Shostakovich wrote Ten Poems in February-March 1951. The date several items of the cycle were finished can be found in the rough author’s manuscript of the score of Ten Poems: 26 February—the 2nd poem ‘One of Many’, 3 March—the 9th poem ‘May Day Song’ and 19 March—the 10th poem ‘“Song’.
The premiere of Ten Poems was entrusted to the State Academic Russian Choir of the USSR directed by Aleksandr Sveshnikov.
The first performance was held on 10 October 1951 in the Grand hall of the Moscow Conservatory by the State Academic Russian Choir of the USSR and the Boys’ Choir of the Moscow Choral Academy under the baton of Aleksandr Sveshnikov.
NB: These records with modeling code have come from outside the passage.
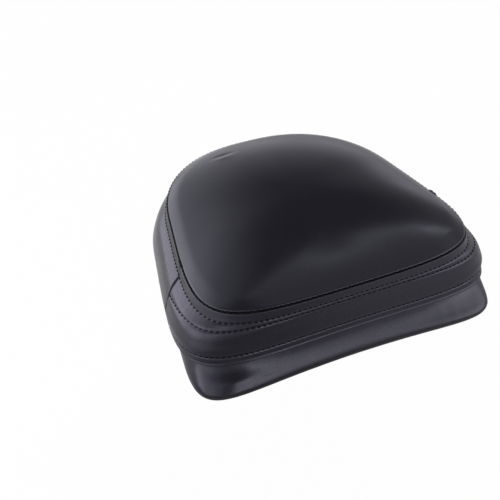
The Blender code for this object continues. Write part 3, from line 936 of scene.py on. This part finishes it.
# %% Staples
def staple(centre, along, turned):
    """Points and faces of one staple, lying with its crown along a direction."""
    x = along[0] * cos(turned) - along[1] * sin(turned)
    y = along[0] * sin(turned) + along[1] * cos(turned)
    along = np.array((x, y, 0.0))
    across = np.array((-y, x, 0.0))
    up = np.array((0.0, 0.0, 1.0))
    half = STAPLE_WIDTH / 2
    low = 0.04 * MM + WIRE_THICKNESS / 2
    path = [(-half, LEG_LENGTH), (-half, 1.2 * MM), (-half * 0.97, low + 0.25 * MM), (-half * 0.88, low)]
    path += [(-x, z) for x, z in reversed(path)]
    path = np.array([centre + along * x + up * z for x, z in path])
    forward = unit(np.gradient(path, axis=0))
    points = []
    for place, normal in zip(path, np.cross(forward, across)):
        for a, b in ((1, 1), (1, -1), (-1, -1), (-1, 1)):
            points.append(place + across * a * WIRE_WIDTH / 2 + normal * b * WIRE_THICKNESS / 2)
    faces = []
    for ring in range(0, 4 * len(path) - 4, 4):
        for k in range(4):
            after = (k + 1) % 4
            faces.append((ring + k, ring + after, ring + 4 + after, ring + 4 + k))
    last = 4 * (len(path) - 1)
    return points, faces + [(3, 2, 1, 0), (last, last + 1, last + 2, last + 3)]


staple_points, staple_faces = [], []
staple_turns = STAPLE_TURN * uneven(np.arange(STAPLES), 3.3, 1.0)
for middle, along, turned in zip(staple_places, staple_along, staple_turns):
    points, faces = staple(middle, along, turned)
    staple_faces += [tuple(corner + len(staple_points) for corner in face) for face in faces]
    staple_points += [point.tolist() for point in points]
hem_staples = add_piece("hem_staples", staple_points, staple_faces, steel_wire, smooth=False)

# %% [markdown]
# ## Sewing thread
# Each stitch is a short run of thick bonded thread that bends down into its two needle holes. One
# small bent capsule is swept along a curve for each stitch, and all stitches of a row are joined
# into one mesh, as the row is one thread. The stitches sit in the valleys that were drawn for them.

# %% Thread finish
thread_black, tree, shader, place = new_finish("bonded thread")
marks = handled(tree, place, 300.0, 900.0)
plies = node(tree, "ShaderNodeTexWave", {"Vector": place, "Scale": 900.0, "Distortion": 1.5, "Detail": 1.0})
surface = {
    "Specular IOR Level": 0.12,
    "Base Color": mixed(tree, marks["Smudges"], (0.003, 0.003, 0.004, 1.0), (0.010, 0.010, 0.012, 1.0)),
    "Roughness": fit(tree, marks["Drift"], new=(0.42, 0.58)),
    "Normal": bumps(tree, plies.outputs["Fac"], 0.05 * MM, 0.8),
}
fill(tree, shader, surface)


# %% Tube helper
def tube(points, path, radii, flat=1.0, sides=12, up=(0.0, 0.0, 1.0)):
    """Adds a closed tube along a path to a list of points, and returns its faces."""
    first = len(points)
    forward = unit(np.gradient(path, axis=0))
    side = unit(np.cross(forward, up))
    rise = np.cross(side, forward) * flat
    for j, centre in enumerate(path):
        for turn in range(sides):
            angle = 2 * pi * turn / sides
            points.append((centre + (side[j] * cos(angle) + rise[j] * sin(angle)) * radii[j]).tolist())
    last = first + (len(path) - 1) * sides
    faces = []
    for ring in range(first, last, sides):
        for turn in range(sides):
            after = (turn + 1) % sides
            faces.append((ring + turn, ring + sides + turn, ring + sides + after, ring + after))
    return faces + [tuple(range(first, first + sides)), tuple(range(last + sides - 1, last - 1, -1))]


# %% Stitches
THREAD_RADIUS = 0.34 * MM
STITCH_LENGTH = 3.9 * MM
STITCH_ARC = np.array([-0.75, -0.1, 0.22, 0.3, 0.22, -0.1, -0.75]) * MM
STITCH_TAPER = np.array([0.75, 1.0, 1.0, 1.0, 1.0, 1.0, 0.75])


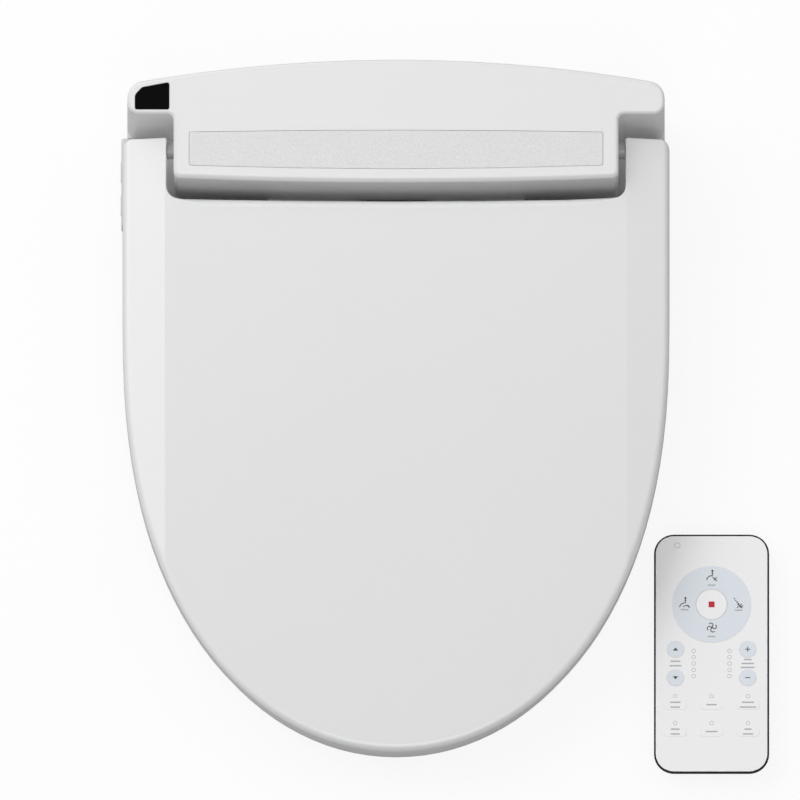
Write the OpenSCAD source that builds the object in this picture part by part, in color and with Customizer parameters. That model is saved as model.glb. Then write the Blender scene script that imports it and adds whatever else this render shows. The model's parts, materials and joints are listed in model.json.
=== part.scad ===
// Electric bidet seat for a round bowl, with its wireless remote control.
// The origin lies midway between the two bowl bolts, on the top of the bowl's rim.
// +X runs across the seat, +Y runs back towards the wall and +Z points up.

/* [Housing] */
// Width over the two wings
body_w = 378; // [374:1:381]
// How far the bowed back stands behind the bolts
body_rear_y = 55; // [53:1:58]
// Radius of the bowed back in plan
rear_arc_r = 1100; // [1000:50:1400]
// How far the front lip stands in front of the bolts
lip_reach = 28; // [26:0.5:28]
// Radius of the bowed front lip in plan
lip_arc_r = 4000; // [3500:100:6000]
// Height of the top cover at the front lip
lip_z = 97; // [95:0.5:98]
// Height of the top cover at the back
rear_z = 120.5; // [118:0.5:121]
// Wall of the housing's mouldings
case_wall = 2.5; // [2:0.1:3]
// Height of the joint between base and top cover
split_z = 36; // [34:1:38]
// Half of the width between the two notches
cheek_x = 156.5; // [155:0.25:157.5]
// How far behind the bolts the notches' back walls stand
notch_y = 18; // [17.5:0.25:20]
// Rounding of the wings' rear corners
corner_r = 12; // [8:1:14]
// Clearance between mouldings that fit into each other
fit_gap = 0.3; // [0.2:0.05:0.4]

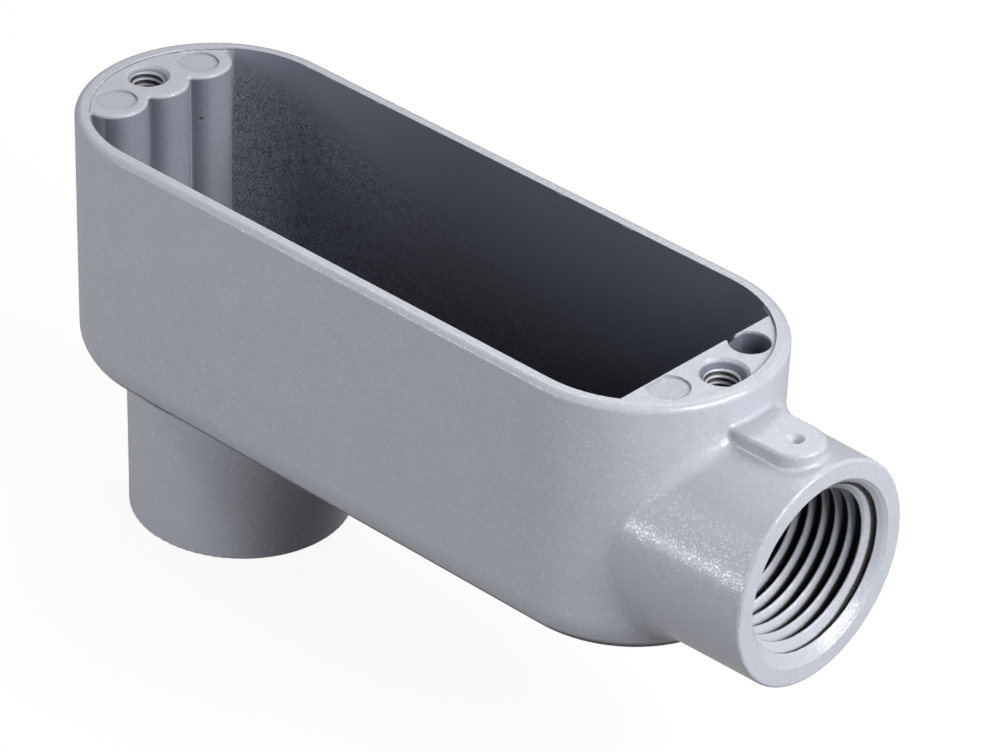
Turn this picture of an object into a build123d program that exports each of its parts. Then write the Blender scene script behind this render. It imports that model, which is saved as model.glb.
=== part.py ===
from build123d import *
import os
from math import hypot, radians, tan

# Conduit body for half inch conduit, cast in aluminium as one piece: an open trough with a threaded hub
# on its end and a second one on its back. The open face that the cover closes is up.
# +X runs from the back hub towards the end hub, and the origin is on the back hub's axis,
# where its thread starts.

# Driving dimensions, in millimetres and degrees

# Hubs, both for the same conduit. The hub sets the width and the depth of the trough.
thread_radius = 10.6
hub_wall = 2.9
hub_draft = 0.8
hub_edge_round = 0.4
end_hub_reach = 10.8
end_hub_root_round = 2.0
back_hub_reach = 17.9
back_hub_offset = 4.7
back_hub_root_round = 1.2

# Passage through a hub: lead-in, thread, shoulder and smooth throat
thread_length = 14.0
lead_in_length = 1.6
lead_in_growth = 0.42
mouth_chamfer = 0.25
throat_radius = 7.9
throat_lip_chamfer = 0.6

# Trough, an oblong with round ends
shell_straight = 65.9
shell_beside_hub = 2.85
shell_below_hub = 1.2
shell_above_lug = 3.9
shell_draft = 0.65
rim_round = 0.8
underside_round = 5.5
rim_wall = 1.65
floor_thickness = 2.2
cavity_draft = 0.8
floor_round = 1.6

# Ledges for the cover screws, a step below the rim
ledge_step = 0.3
column_radius = 3.7
column_set_in = 6.55
outer_column_radius = 4.0
outer_column_pitch = 6.75
column_edge_round = 0.3
column_root_round = 0.3
cusp_round = 0.4
column_backing = 1.0
bulkhead_set_in = 8.7
bulkhead_edge_round = 0.15

# Cover screw holes, at the outer radius of their thread
screw_radius = 2.1
left_screw_set_in = 4.9
left_screw_depth = 10.0
left_sink_radius = 2.65
right_screw_set_in = 4.5
right_screw_depth = 6.0
right_sink_radius = 2.95
drill_point_angle = 59.0

# Round marks of the pins that pushed the casting out of its die, and the bite broken out beside one
pin_radius = 2.5
pin_mark_depth = 0.25
pin_mark_inward = 0.2
pin_mark_set_in = 6.6
pin_mark_wall = 0.2
deep_pin_radius = 2.4
deep_pin_depth = 2.5
deep_pin_set_in = 6.45
bite_radius = 0.8
bite_reach = 0.45
bite_offset = 0.75

# Lug on the end hub
lug_rise = 1.6
lug_width = 7.0
lug_behind_face = 1.45
lug_edge_round = 0.4
lug_root_round = 0.5
dimple_radius = 1.1
dimple_depth = 0.95

# How far a cutting shape runs past the surface that it cuts
overrun = 1.0

# Positions that follow from the sizes

hub_radius = thread_radius + hub_wall
shell_radius = hub_radius + shell_beside_hub
shell_depth = shell_above_lug + lug_rise + 2 * hub_radius + shell_below_hub
back_hub_face_z = -lead_in_length
underside_z = back_hub_face_z + back_hub_reach
floor_z = underside_z + floor_thickness
rim_z = underside_z + shell_depth
ledge_z = rim_z - ledge_step
lug_z = rim_z - shell_above_lug
end_hub_z = lug_z - lug_rise - hub_radius
left_x = -back_hub_offset
right_x = left_x + shell_straight
left_end_x = left_x - shell_radius
right_end_x = right_x + shell_radius
end_hub_face_x = right_end_x + end_hub_reach
lug_x = end_hub_face_x - lug_behind_face - lug_width / 2
column_x = left_end_x + column_set_in
bulkhead_x = right_end_x - bulkhead_set_in
left_screw_x = left_end_x + left_screw_set_in
right_screw_x = right_end_x - right_screw_set_in
right_pin_x = right_end_x - pin_mark_set_in
deep_pin_x = right_end_x - deep_pin_set_in
cavity_radius = shell_radius - rim_wall
outer_column_x = column_x + column_radius - outer_column_radius
pin_pitch = outer_column_pitch - pin_mark_inward
cavity_depth = rim_z - floor_z
column_height = ledge_z - floor_z + overrun
column_growth = column_height * tan(radians(cavity_draft))
bulkhead_foot_x = bulkhead_x - column_growth


def trough(radius, depth, draft):
    """Solid oblong that narrows from the rim down, with round ends about the two end centres."""
    foot = radius - depth * tan(radians(draft))
    bottom_z = rim_z - depth
    half_section = Polyline((0, rim_z), (radius, rim_z), (foot, bottom_z), (0, bottom_z), close=True)
    round_end = revolve(Plane.YZ * make_face(half_section), Axis.Z, revolution_arc=-180)
    section = Polyline((-radius, rim_z), (radius, rim_z), (foot, bottom_z), (-foot, bottom_z), close=True)
    middle = extrude(Plane.YZ.offset(left_x) * make_face(section), shell_straight)
    return middle + Pos(right_x, 0) * round_end + Pos(left_x, 0) * Rot(0, 0, 180) * round_end


def column(radius):
    """Round column under a ledge, thicker downwards, its foot running past the cavity floor."""
    foot_radius = radius + column_growth
    solid = Cone(foot_radius, radius, column_height, align=(Align.CENTER, Align.CENTER, Align.MAX))
    return Pos(0, 0, ledge_z) * solid


def hub(length):
    """Solid hub standing on its face at the local origin and widening inwards along +Z."""
    root_radius = hub_radius + length * tan(radians(hub_draft))
    solid = Cone(hub_radius, root_radius, length, align=(Align.CENTER, Align.CENTER, Align.MIN))
    face_edge = solid.edges().group_by(Axis.Z)[0]
    return fillet(face_edge, hub_edge_round)


def passage(length):
    """Space through a hub from its face at the local origin inwards along +Z."""
    thread_end = lead_in_length + thread_length
    outline = Polyline(
        (0, 0),
        (thread_radius + lead_in_growth, 0),
        (thread_radius, lead_in_length),
        (thread_radius, thread_end),
        (throat_radius, thread_end),
        (throat_radius, length),
        (0, length),
        close=True,
    )
    return revolve(Plane.XZ * make_face(outline), Axis.Z)


def screw_hole(depth, sink_radius):
    """Countersunk blind hole below the local origin, ending in the cone that a drill leaves."""
    sink_depth = sink_radius - screw_radius
    cone_depth = screw_radius / tan(radians(drill_point_angle))
    outline = Polyline(
        (0, 0),
        (sink_radius, 0),
        (screw_radius, -sink_depth),
        (screw_radius, -depth),
        (0, -depth - cone_depth),
        close=True,
    )
    return revolve(Plane.XZ * make_face(outline), Axis.Z)


def lies_flat_at(edge, height):
    """True for an edge that runs level at this height."""
    box = edge.bounding_box()
    return abs(box.min.Z - height) < 0.01 and abs(box.max.Z - height) < 0.01


def is_full_circle(edge, radius):
    """True for a whole circle of this radius."""
    return edge.geom_type == GeomType.CIRCLE and edge.is_closed and abs(edge.radius - radius) < 0.01


def borders_cavity_wall(edge):
    """True for an edge at ledge height that follows the drafted wall of the cavity."""
    middle = edge @ 0.5
    past_end = max(left_x - middle.X, middle.X - right_x, 0)
    return abs(hypot(past_end, middle.Y) - cavity_radius) < rim_wall / 10


# Trough, drafted from the rim down

shell = trough(shell_radius, shell_depth, shell_draft)
shell = fillet(shell.faces().sort_by(Axis.Z)[0].edges(), underside_round)
shell = fillet(shell.faces().sort_by(Axis.Z)[-1].edges(), rim_round)

# Both hubs, each run into the solid trough and blended at its root

back_hub = Pos(0, 0, back_hub_face_z) * hub(floor_z - back_hub_face_z)
with_back_hub = shell + back_hub
back_root = new_edges(shell, back_hub, combined=with_back_hub)
casting = fillet(back_root, back_hub_root_round)

end_hub = Pos(end_hub_face_x, 0, end_hub_z) * Rot(0, -90, 0) * hub(end_hub_face_x - right_x)
with_end_hub = casting + end_hub
end_root = new_edges(casting, end_hub, combined=with_end_hub)
casting = fillet(end_root, end_hub_root_round)

# Lug on top of the end hub: a tongue with a round tip and a drilled dimple, blended into the end wall

lug_outline = Pos(lug_x, 0) * Circle(lug_width / 2)
lug_outline += Pos((lug_x + right_x) / 2, 0) * Rectangle(lug_x - right_x, lug_width)
lug = extrude(Plane.XY.offset(lug_z) * lug_outline, lug_z - end_hub_z, dir=(0, 0, -1))
brow = [e for e in lug.edges() if lies_flat_at(e, lug_z) and e.bounding_box().max.X > right_x + overrun]
lug = fillet(brow, lug_edge_round)
with_lug = casting + lug
seams = new_edges(casting, lug, combined=with_lug)
casting = fillet(seams, lug_root_round)
dimple = Cone(0, dimple_radius, dimple_depth, align=(Align.CENTER, Align.CENTER, Align.MAX))
casting -= Pos(lug_x, 0, lug_z) * dimple

# Cavity: a drafted oblong less three scalloped columns on the left and a flat bulkhead on the right,
# both a small step lower than the rim. They carry the cover screws and give the ejector pins something
# to push on.

outer_column = Pos(outer_column_x, outer_column_pitch) * column(outer_column_radius)
columns = Pos(column_x, 0) * column(column_radius) + [outer_column, mirror(outer_column, Plane.XZ)]
cusps = [e for e in columns.edges().filter_by(GeomType.CIRCLE, reverse=True) if e.center().X > column_x]
columns = fillet(cusps, cusp_round)
behind_columns = Box(
    shell_radius, 2 * shell_radius, column_height, align=(Align.MAX, Align.CENTER, Align.MAX)
)
columns += Pos(column_x - column_backing, 0, ledge_z) * behind_columns
bulkhead_section = Polyline(
    (bulkhead_x, ledge_z),
    (bulkhead_foot_x, ledge_z - column_height),
    (right_end_x, ledge_z - column_height),
    (right_end_x, ledge_z),
    close=True,
)
bulkhead = extrude(Plane.XZ * make_face(bulkhead_section), shell_radius, both=True)
cavity = trough(cavity_radius, cavity_depth, cavity_draft)
cavity = fillet(cavity.faces().sort_by(Axis.Z)[0].edges(), floor_round)
casting -= cavity - columns - bulkhead

# Edges of the ledges where columns and bulkhead drop away, and the roots of the columns at the wall

ledge_edges = [e for e in casting.edges() if lies_flat_at(e, ledge_z) and not borders_cavity_wall(e)]
casting = fillet([e for e in ledge_edges if e.center().X < left_x], column_edge_round)
ledge_edges = [e for e in casting.edges() if lies_flat_at(e, ledge_z) and not borders_cavity_wall(e)]
casting = fillet([e for e in ledge_edges if e.center().X > right_x], bulkhead_edge_round)
uprights = [e for e in casting.edges() if e.bounding_box().size.Z > cavity_depth / 2]
uprights = [e for e in uprights if left_end_x + rim_wall < e.center().X < left_x - overrun]
column_roots = [e for e in uprights if abs(e.center().Y) > outer_column_pitch]
casting = fillet(column_roots, column_root_round)

# Passages through the hubs, their edges broken at the mouth and at both ends of the throat

casting -= Pos(0, 0, back_hub_face_z) * passage(floor_z - back_hub_face_z)
casting -= Pos(end_hub_face_x, 0, end_hub_z) * Rot(0, -90, 0) * passage(end_hub_face_x - bulkhead_foot_x)
mouths = [e for e in casting.edges() if is_full_circle(e, thread_radius + lead_in_growth)]
casting = chamfer(mouths, mouth_chamfer)
throat_rims = [e for e in casting.edges() if is_full_circle(e, throat_radius)]
slanted_rims = [e for e in casting.edges() if e.geom_type == GeomType.ELLIPSE and e.is_closed]
casting = chamfer(throat_rims + slanted_rims, throat_lip_chamfer)

# Screw holes and the marks of the ejector pins. On the right a thin wall is left between the marks and
# the face of the bulkhead. One pin there sank deep, and a bite of its thin wall has broken out.

casting -= Pos(left_screw_x, 0, ledge_z) * screw_hole(left_screw_depth, left_sink_radius)
casting -= Pos(right_screw_x, 0, ledge_z) * screw_hole(right_screw_depth, right_sink_radius)
pin_mark = Cylinder(pin_radius, pin_mark_depth, align=(Align.CENTER, Align.CENTER, Align.MAX))
casting -= [Pos(column_x, offset, ledge_z) * pin_mark for offset in (-pin_pitch, pin_pitch)]
deep_pin_mark = Cylinder(deep_pin_radius, deep_pin_depth, align=(Align.CENTER, Align.CENTER, Align.MAX))
right_marks = Pos(right_pin_x, -pin_pitch, ledge_z) * pin_mark
right_marks += Pos(deep_pin_x, pin_pitch, ledge_z) * deep_pin_mark
casting -= split(right_marks, Plane.YZ.offset(bulkhead_x + pin_mark_wall))
bite = Rot(0, 90, 0) * Cylinder(bite_radius, 2 * bite_reach)
casting -= Pos(bulkhead_x, pin_pitch - bite_offset, ledge_z) * bite

os.makedirs("parts", exist_ok=True)
export_step(casting, "parts/conduit_body.step")
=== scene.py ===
import math
import bmesh
import bpy
from mathutils import Matrix, Vector


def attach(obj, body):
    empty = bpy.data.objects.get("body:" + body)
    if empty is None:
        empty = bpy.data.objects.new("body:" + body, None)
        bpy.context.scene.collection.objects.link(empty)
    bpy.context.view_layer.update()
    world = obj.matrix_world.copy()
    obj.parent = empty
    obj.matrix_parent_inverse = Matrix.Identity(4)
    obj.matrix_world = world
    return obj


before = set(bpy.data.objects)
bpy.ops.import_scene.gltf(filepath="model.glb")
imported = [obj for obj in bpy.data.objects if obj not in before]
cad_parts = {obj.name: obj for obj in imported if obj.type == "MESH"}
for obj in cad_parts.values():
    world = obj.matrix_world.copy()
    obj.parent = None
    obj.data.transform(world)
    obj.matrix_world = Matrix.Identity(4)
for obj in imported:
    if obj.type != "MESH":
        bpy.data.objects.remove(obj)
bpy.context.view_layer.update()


# Cast body: aluminium, die cast in one piece with its hubs, screw columns, bulkhead and lug. Its grey powder
# coat, which has fine metal flake in it, is full on the outside, and thin and rough on the cavity's walls,
# where the spray hardly reached. Inside the cavity the colour also carries painted shade on the columns,
# beside their cusps, on the walls and along the step at the ledges, and a painted highlight in the corner
# behind the columns.

mm = 0.001
left_centre = -4.7
right_centre = 61.2
cavity_radius = 14.7
ledge_height = 49.7
rim_height = 50.0
below_floor = 17.0
column_pitch = 6.75
column_reach = -9.0
column_wall = -13.5
back_corner = 10.2
bulkhead_face = 67.2
speck_y, speck_z = 4.3, 44.2
# Nicks in the rim's inner edge: place along X, half width and depth
rim_nicks = [(-4.2, 0.4, 0.9), (-0.6, 1.1, 1.8), (7.0, 0.5, 1.2), (35.9, 0.8, 1.4), (46.0, 0.9, 1.8)]

flake_size = 0.17
flake_grey = (0.62, 0.64, 0.68, 1)
coat_shade = (0.255, 0.266, 0.30, 1)
coat_dark, coat_light = (0.312, 0.327, 0.368, 1), (0.334, 0.348, 0.391, 1)
# Painted shade of the columns, and deeper painted shade beside their cusps
column_painted_shade, cusp_painted_shade = (0.176, 0.189, 0.226, 1), (0.090, 0.100, 0.128, 1)
# Painted highlight on the strip in the corner behind the outer column
corner_painted_highlight = (0.36, 0.375, 0.42, 1)
# Painted shade in the step where the rim meets the ledges
step_shade_grey = (0.10, 0.105, 0.12, 1)
speck_black = (0.03, 0.03, 0.035, 1)
# Thin rough coat of the cavity's walls, darkened with painted shade, more so low down
thin_coat_shaded, thin_coat_deep_shade = (0.086, 0.094, 0.122, 1), (0.066, 0.070, 0.088, 1)
thin_coat_left = (0.18, 0.197, 0.25, 1)
grain_grey = (0.22, 0.235, 0.28, 1)
coat_roughness = 0.2
coat_ior = 1.4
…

Shostakovich attended the premiere.
In February 1952, Ten Poems was first performed in Leningrad (with the same performers as in Moscow). On 22 February, Shostakovich attended the concert in the Grand hall of the Leningrad Philharmonic Society, writing beforehand in his diary: ‘At 20.30, choral poems in the G.H.L.P.’
In 1952, the choral poems were awarded a Stalin Prize of the Second Class.
After the premiere, the composition was repeatedly performed by different collectives primarily in the form of separate items, and not in its entirety. In addition to Aleksandr Sveshnikov, the following names can be mentioned among the outstanding choral conductors who performed the cycle: Grigori Shirma, Vladimir Minin, Avenir Mikhaylov, Boris Pevzner, Aleksandr Ponomarev, Viktor Popov, Andrey Kozhevnikov and Boris Tevlin. The cycle was first recorded in 1959 by the State Academic Russian Choir of the USSR under the baton of Aleksandr Sveshnikov. In 1965 and 1969, the poem ‘To the executed’ was recorded by the Byelorussian State Academic Choir (choir master Grigori Shirma) and a choir of students from Leningrad State University (choir master Grigori Sandler), respectively. In 1974, the Choir of Leningrad Radio and Television (choir master Grigori Sandler) recorded the whole cycle. After 1975, a few more Russian and foreign recordings were issued.